-- EXERCISE TASK --
Please write out the material that follows, exactly as it stands.

>>>>>

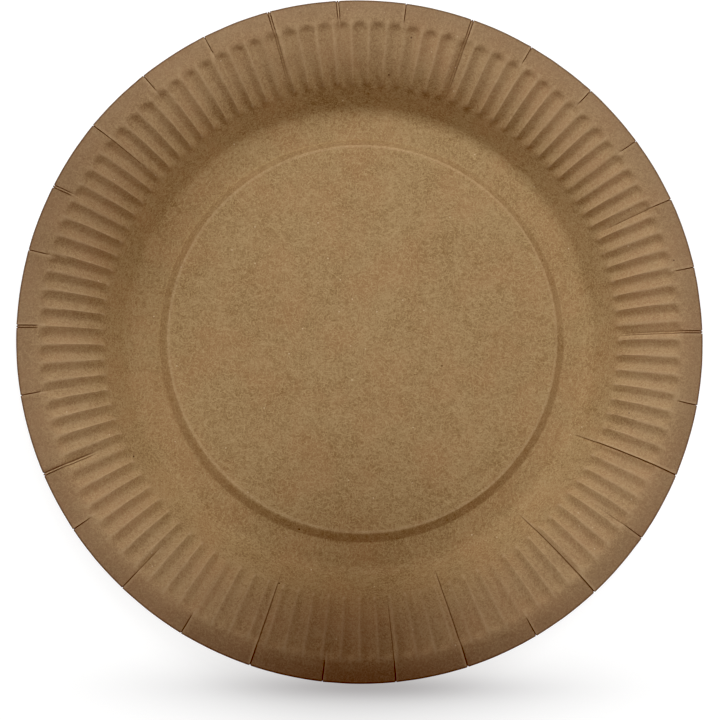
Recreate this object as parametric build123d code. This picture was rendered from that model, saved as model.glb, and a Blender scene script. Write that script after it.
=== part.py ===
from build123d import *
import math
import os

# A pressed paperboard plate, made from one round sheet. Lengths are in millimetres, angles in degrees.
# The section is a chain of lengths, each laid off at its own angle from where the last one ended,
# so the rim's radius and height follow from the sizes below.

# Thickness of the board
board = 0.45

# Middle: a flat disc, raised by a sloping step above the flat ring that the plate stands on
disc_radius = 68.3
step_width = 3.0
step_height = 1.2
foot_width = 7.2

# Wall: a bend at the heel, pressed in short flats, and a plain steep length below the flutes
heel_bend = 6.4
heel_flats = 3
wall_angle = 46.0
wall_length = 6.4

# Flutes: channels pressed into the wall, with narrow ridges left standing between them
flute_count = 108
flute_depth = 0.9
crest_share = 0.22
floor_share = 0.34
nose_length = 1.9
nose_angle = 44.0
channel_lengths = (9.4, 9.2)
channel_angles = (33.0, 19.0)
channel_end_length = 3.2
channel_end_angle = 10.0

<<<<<

-- EXERCISE ANSWER --
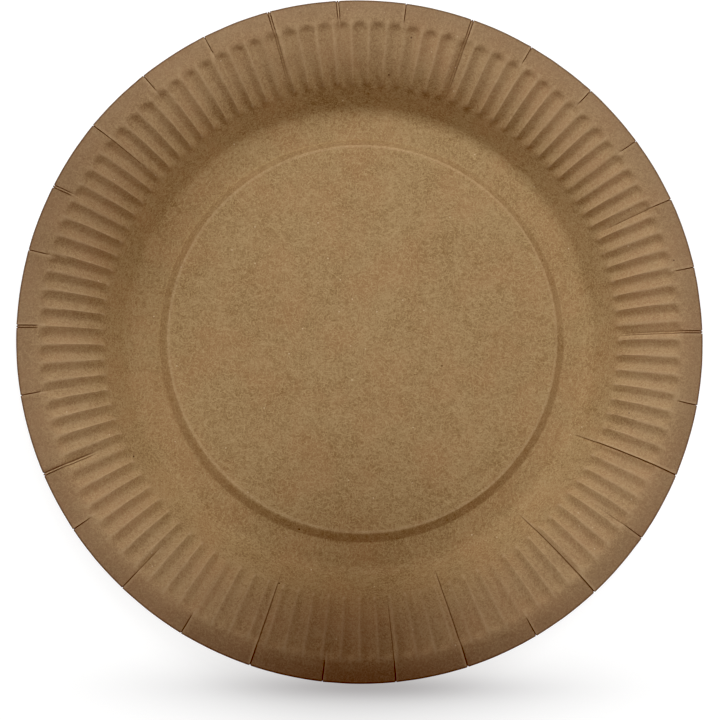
Recreate this object as parametric build123d code. This picture was rendered from that model, saved as model.glb, and a Blender scene script. Write that script after it.
=== part.py ===
from build123d import *
import math
import os

# A pressed paperboard plate, made from one round sheet. Lengths are in millimetres, angles in degrees.
# The section is a chain of lengths, each laid off at its own angle from where the last one ended,
# so the rim's radius and height follow from the sizes below.

# Thickness of the board
board = 0.45

# Middle: a flat disc, raised by a sloping step above the flat ring that the plate stands on
disc_radius = 68.3
step_width = 3.0
step_height = 1.2
foot_width = 7.2

# Wall: a bend at the heel, pressed in short flats, and a plain steep length below the flutes
heel_bend = 6.4
heel_flats = 3
wall_angle = 46.0
wall_length = 6.4

# Flutes: channels pressed into the wall, with narrow ridges left standing between them
flute_count = 108
flute_depth = 0.9
crest_share = 0.22
floor_share = 0.34
nose_length = 1.9
nose_angle = 44.0
channel_lengths = (9.4, 9.2)
channel_angles = (33.0, 19.0)
channel_end_length = 3.2
channel_end_angle = 10.0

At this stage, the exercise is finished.